» The exercise: Extract all data as written.

Object data in JSON
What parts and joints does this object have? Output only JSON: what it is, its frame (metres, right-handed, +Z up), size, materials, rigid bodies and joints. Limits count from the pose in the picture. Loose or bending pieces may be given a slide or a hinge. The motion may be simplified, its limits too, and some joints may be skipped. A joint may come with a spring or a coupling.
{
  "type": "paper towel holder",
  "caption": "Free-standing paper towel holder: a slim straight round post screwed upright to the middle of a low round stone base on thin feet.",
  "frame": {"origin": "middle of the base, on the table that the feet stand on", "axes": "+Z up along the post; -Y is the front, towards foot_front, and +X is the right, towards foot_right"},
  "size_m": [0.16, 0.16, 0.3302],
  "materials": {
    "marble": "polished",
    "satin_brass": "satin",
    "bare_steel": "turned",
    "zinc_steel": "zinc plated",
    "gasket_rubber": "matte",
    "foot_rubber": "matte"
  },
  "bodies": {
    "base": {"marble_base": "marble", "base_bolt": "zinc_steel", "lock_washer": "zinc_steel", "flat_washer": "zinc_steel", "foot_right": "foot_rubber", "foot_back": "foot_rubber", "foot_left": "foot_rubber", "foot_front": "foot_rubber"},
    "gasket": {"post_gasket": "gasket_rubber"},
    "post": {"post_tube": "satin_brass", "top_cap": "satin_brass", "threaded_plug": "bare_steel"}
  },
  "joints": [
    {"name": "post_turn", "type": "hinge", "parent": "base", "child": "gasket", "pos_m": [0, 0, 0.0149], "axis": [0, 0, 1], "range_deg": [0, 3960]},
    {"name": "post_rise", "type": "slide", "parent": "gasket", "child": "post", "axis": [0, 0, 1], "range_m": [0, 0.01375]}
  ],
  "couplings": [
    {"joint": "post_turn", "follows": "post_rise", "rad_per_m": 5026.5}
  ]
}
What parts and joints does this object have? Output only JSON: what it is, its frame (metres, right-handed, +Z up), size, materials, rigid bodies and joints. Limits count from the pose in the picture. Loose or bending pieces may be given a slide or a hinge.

» Result for this exercise:
What parts and joints does this object have? Output only JSON: what it is, its frame (metres, right-handed, +Z up), size, materials, rigid bodies and joints. Limits count from the pose in the picture. Loose or bending pieces may be given a slide or a hinge. The motion may be simplified, its limits too, and some joints may be skipped. A joint may come with a spring or a coupling.
{
  "type": "paper towel holder",
  "caption": "Free-standing paper towel holder: a slim straight round post screwed upright to the middle of a low round stone base on thin feet.",
  "frame": {"origin": "middle of the base, on the table that the feet stand on", "axes": "+Z up along the post; -Y is the front, towards foot_front, and +X is the right, towards foot_right"},
  "size_m": [0.16, 0.16, 0.3302],
  "materials": {
    "marble": "polished",
    "satin_brass": "satin",
    "bare_steel": "turned",
    "zinc_steel": "zinc plated",
    "gasket_rubber": "matte",
    "foot_rubber": "matte"
  },
  "bodies": {
    "base": {"marble_base": "marble", "base_bolt": "zinc_steel", "lock_washer": "zinc_steel", "flat_washer": "zinc_steel", "foot_right": "foot_rubber", "foot_back": "foot_rubber", "foot_left": "foot_rubber", "foot_front": "foot_rubber"},
    "gasket": {"post_gasket": "gasket_rubber"},
    "post": {"post_tube": "satin_brass", "top_cap": "satin_brass", "threaded_plug": "bare_steel"}
  },
  "joints": [
    {"name": "post_turn", "type": "hinge", "parent": "base", "child": "gasket", "pos_m": [0, 0, 0.0149], "axis": [0, 0, 1], "range_deg": [0, 3960]},
    {"name": "post_rise", "type": "slide", "parent": "gasket", "child": "post", "axis": [0, 0, 1], "range_m": [0, 0.01375]}
  ],
  "couplings": [
    {"joint": "post_turn", "follows": "post_rise", "rad_per_m": 5026.5}
  ]
}
What parts and joints does this object have? Output only JSON: what it is, its frame (metres, right-handed, +Z up), size, materials, rigid bodies and joints. Limits count from the pose in the picture. Loose or bending pieces may be given a slide or a hinge.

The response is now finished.